D’ Souza also suggests that liberals/Obama are critical of “the wagon pullers” and believe in the “moral superiority of those in the wagon.”    I have no idea where he’s getting that.    I suppose it’s always possible to find some place where some liberal, even Obama has painted with such a rhetorically broad brush.   What I hear isn’t rich people are bad, poor people are good: but rich people are in a better position to make a higher share of the sacrifices necessary to create a better society.  And that better society isn’t one in which half the population is riding in a wagon pulled by the other half.  It’s rather one in which people are empowered to become wagon pullers and the wagon gets increasingly less crowded!

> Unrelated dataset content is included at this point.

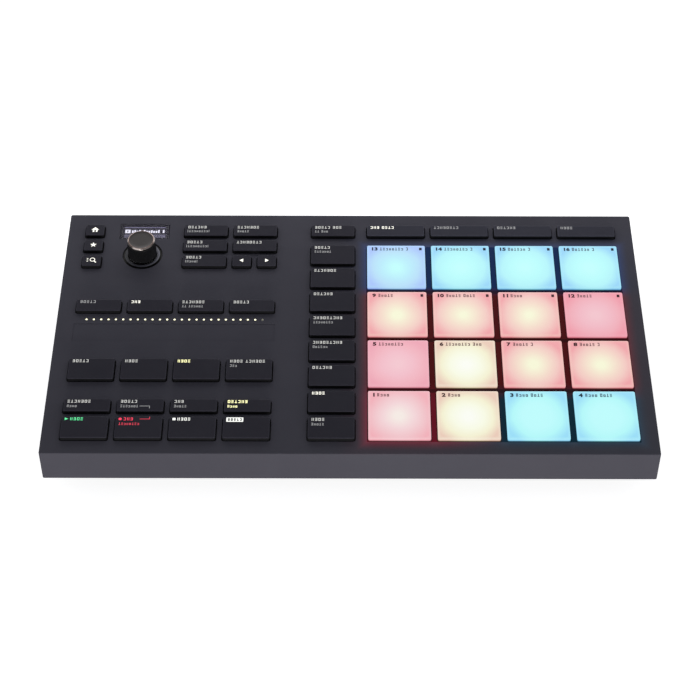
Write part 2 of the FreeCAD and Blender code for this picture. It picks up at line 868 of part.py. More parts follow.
def encoder_knob():
    """The knob: a slightly tapered, knurled body with a bore for the shaft and a recess for the bushing."""
    low = knurled_wire(knob_base_radius, knob_base_z)
    high = knurled_wire(knob_top_radius, knob_skirt_z)
    body = Part.makeLoft([low, high], True, True)
    seat = cap_seat()
    recess = post(
        window_x,
        knob_y,
        knob_base_z,
        bushing_top_z + knob_travel + bushing_clearance,
        bushing_radius + bushing_clearance,
    )
    bore = d_shaft(knob_base_z, shaft_top_z, shaft_radius + shaft_press_gap, shaft_flat)
    return body.fuse(seat).cut([recess, bore])


def cap_seat():
    """The round seat on top of the knob that the metal cap fits over."""
    radius = knob_cap_radius - knob_cap_recess
    return post(window_x, knob_y, knob_skirt_z, knob_skirt_z + knob_cap_recess, radius)


def knob_cap():
    """The metal cap on the knob: a flat top with a chamfered rim, hollow over the knob's seat."""
    cap = post(window_x, knob_y, knob_skirt_z, knob_top_z, knob_cap_radius)
    cap = cap.makeChamfer(knob_cap_chamfer, edges_at(cap, knob_top_z))
    return cap.cut(cap_seat())


def usb_socket():
    """The socket under the main board: a shell, a cavity for the plug, and the tongue for the contacts."""
    center_z = socket_bottom_z + socket_height / 2
    shell = block(
        socket_x - socket_width / 2,
        socket_mouth_y - socket_depth,
        socket_bottom_z,
        socket_x + socket_width / 2,
        socket_mouth_y,
        board_bottom_z,
    )
    half_x = socket_cavity_width / 2
    half_z = socket_cavity_height / 2
    floor_y = socket_mouth_y - socket_cavity_depth
    cavity = block(
        socket_x - half_x,
        floor_y,
        center_z - half_z,
        socket_x + half_x,
        socket_mouth_y,
        center_z + half_z,
    )
    chamfer_tools = []
    cut = socket_cavity_chamfer
    for side in (-1, 1):
        corner = block(-cut, floor_y, -cut, cut, socket_mouth_y, cut)
        corner.rotate(Vector(0, 0, 0), Vector(0, 1, 0), 45)
        corner.translate(Vector(socket_x + side * half_x, 0, center_z + half_z))
        chamfer_tools.append(corner)
    cavity = cavity.cut(chamfer_tools)
    tongue = block(
        socket_x - socket_tongue_width / 2,
        floor_y,
        center_z - socket_tongue_height / 2,
        socket_x + socket_tongue_width / 2,
        floor_y + socket_tongue_length,
        center_z + socket_tongue_height / 2,
    )
    return shell.cut(cavity).fuse(tongue)


def screw(x, y, seat_z, head_radius, head_height, radius, length):
    """One screw from below: a head under its seat and a shank above it, with a cross recess in the head."""
    head = post(x, y, seat_z - head_height, seat_z, head_radius)
    shank = post(x, y, seat_z, seat_z + length, radius)
    bottom = seat_z - head_height
    half = screw_slot_width / 2
    arm = head_radius - screw_slot_rim
    slots = [
        block(x - arm, y - half, bottom, x + arm, y + half, bottom + screw_slot_depth),
        block(x - half, y - arm, bottom, x + half, y + arm, bottom + screw_slot_depth),
    ]
    return head.fuse(shank).cut(slots)


def case_screws():
    """The screws that hold the tray to the shell."""
    return Part.makeCompound([
        screw(x, y, screw_seat_z, screw_head_radius, screw_head_height, screw_radius, screw_length)
        for x, y in CASE_SCREWS
    ])


def board_screws():
    """The screws that hold the two boards up under the panel."""
    return Part.makeCompound([
        screw(x, y, board_bottom_z, board_screw_head_radius, board_screw_head_height, board_screw_radius,
              board_screw_length)
        for x, y in MAIN_BOARD_SCREWS + PAD_BOARD_SCREWS
    ])


def build_parts():
    """Every sub-part by its node's name."""
    parts = {
        "top_case": top_case(),
        "bottom_case": bottom_case(),
        "rubber_feet": rubber_feet(),
        "pad_mat": pad_mat(),
        "pad_sensor_sheet": pad_sensor_sheet(),
        "pad_board": pad_board(),
        "main_board": main_board(),
        "button_mat": button_mat(),
        "strip_light_guide": strip_light_guide(),
        "touch_strip": touch_strip(),
        "display_window": display_window(),
        "display_module": display_module(),
        "encoder_collar": encoder_collar(),
        "encoder_body": encoder_body(),
        "encoder_plunger": encoder_plunger(),
        "encoder_shaft": encoder_shaft(),
        "encoder_knob": encoder_knob(),
        "knob_cap": knob_cap(),
        "usb_socket": usb_socket(),
        "case_screws": case_screws(),
        "board_screws": board_screws(),
    }
    for name, x, width, y, depth in BUTTONS:
        parts["button_" + name] = button_cap(x, width, y, depth)
    return parts


def main():
    os.makedirs("parts", exist_ok=True)
    for name, shape in build_parts().items():
        shape.exportStep("parts/" + name + ".step")
        volume = shape.Volume / 1000
        print(f"{name:24s} solids {len(shape.Solids):2d}  valid {shape.isValid()}  {volume:9.3f} cm3")


main()
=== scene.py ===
"""Looks of the pad controller: finishes, caps, lit pads, knob, display, lamps, floor, light and camera."""

import json
import math

import bpy
from mathutils import Matrix, Vector

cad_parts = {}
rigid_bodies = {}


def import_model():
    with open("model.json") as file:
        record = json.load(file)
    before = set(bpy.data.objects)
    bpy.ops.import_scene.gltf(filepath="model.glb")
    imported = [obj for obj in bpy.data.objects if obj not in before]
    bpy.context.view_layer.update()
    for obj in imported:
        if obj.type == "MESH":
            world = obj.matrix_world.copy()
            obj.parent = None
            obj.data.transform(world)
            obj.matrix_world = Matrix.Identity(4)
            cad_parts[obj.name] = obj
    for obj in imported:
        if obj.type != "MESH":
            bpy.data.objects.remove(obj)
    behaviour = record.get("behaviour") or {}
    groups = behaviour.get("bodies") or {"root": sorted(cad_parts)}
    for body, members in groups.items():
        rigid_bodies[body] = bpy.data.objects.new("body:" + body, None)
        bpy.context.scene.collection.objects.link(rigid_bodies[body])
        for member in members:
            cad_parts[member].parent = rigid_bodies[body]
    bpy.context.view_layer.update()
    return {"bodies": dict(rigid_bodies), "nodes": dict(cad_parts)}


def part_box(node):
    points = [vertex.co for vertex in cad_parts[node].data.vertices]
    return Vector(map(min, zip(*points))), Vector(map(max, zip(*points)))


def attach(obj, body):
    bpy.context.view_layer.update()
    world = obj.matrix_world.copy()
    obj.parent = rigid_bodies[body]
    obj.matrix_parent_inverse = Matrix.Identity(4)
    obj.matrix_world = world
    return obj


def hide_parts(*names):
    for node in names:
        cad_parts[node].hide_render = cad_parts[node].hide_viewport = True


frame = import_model()
nodes = frame["nodes"]

MM = 0.001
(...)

  If anyone is prone to making broad brush moral judgments based on class its people on the right. In fact, D’Souza is implying there are two kinds of people in the world: good moral productive wagon pullers; and bad, lazy, immoral wagon riders.  (Actually a third: liberals who force the good people to help the bad people.  They are even worse than wagon riders.)   

1 comment:

WHR said...

Barry, I'm pretty conservative; I feel confident in stating that D'Souza is so far off the norm into the right wing that it's difficult to discuss many of his positions with a straight face (Note: "The Roots of Obama's Rage," &c.). For most folks, including the great majority of conservatives, taxes are the glue that binds together the common services of communities on all levels. I'm sure you could talk D'Souza around in circles, all the way through the desirability of private fire departments and sewer systems, but what would be the point?